We spent a bit of time taking photos and then we started walking a bit nearer.
The Machu Picchu site is still quite a trek in itself, oh how the Incas love their steps! And considering that some 15% of Machu Picchu is still hidden in the jungles below, we’re still not seeing how enormous this site is.
2 hours were spent waling up and down Machu Picchu as our guide talked to us about Hiram Bingham and the ways of the Incas. I listened and found it hard to remember.
At 10am we made our way to Huayna Picchu and started to climb one of the mountains in Machu Picchu. After Al hurting his now very weakened knee and me stubbing my big toe and fearing I sprained it, we chickened out at the last minute and made a turn to climb the smaller mountain. It was still quite a climb up, a series of ‘gringo killers’ as I’d call it and the view, though much higher, is not much different.

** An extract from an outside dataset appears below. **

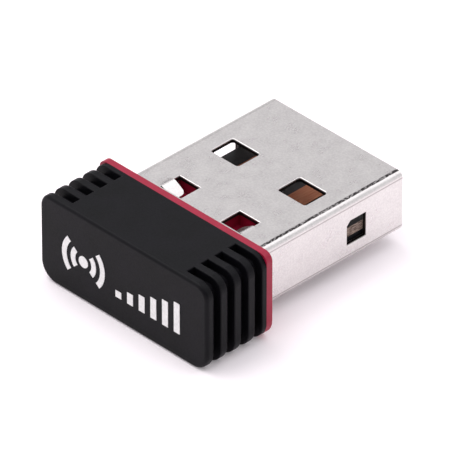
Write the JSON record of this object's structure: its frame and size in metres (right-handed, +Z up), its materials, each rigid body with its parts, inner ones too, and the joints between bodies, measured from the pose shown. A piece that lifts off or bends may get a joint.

We quickly made our way down and jostled our way through the crowds at the gate of Machu Picchu that the magic of the place has pretty much left me.
At the gates of machu picchu, you can store your bags for 3 soles. And stamp your passport yourself after 9am.
Equipment we thought were necessary: trekking poles, sleeping bag liners, rain jacket (i hate wearing a poncho because it blocks my view of the ground), head torch (for toilet trips and when you get to camp after sunset and 4th day start is before sunrise), quick dry shirts and trousers (because cotton shirts will not dry overnight), alcogel and baby wipes, sunscreen and hats, lots of socks, a thin and thick jacket (layering is the key), hiking boots with ankle support (i think without them, i’ll end up with broken ankles on the first day. though most porters are in trainers and even flip flops!), bug repellant, snacks, i use vicks vapor rub to help me breath better in high altitude and to help me not retch when i use toilets.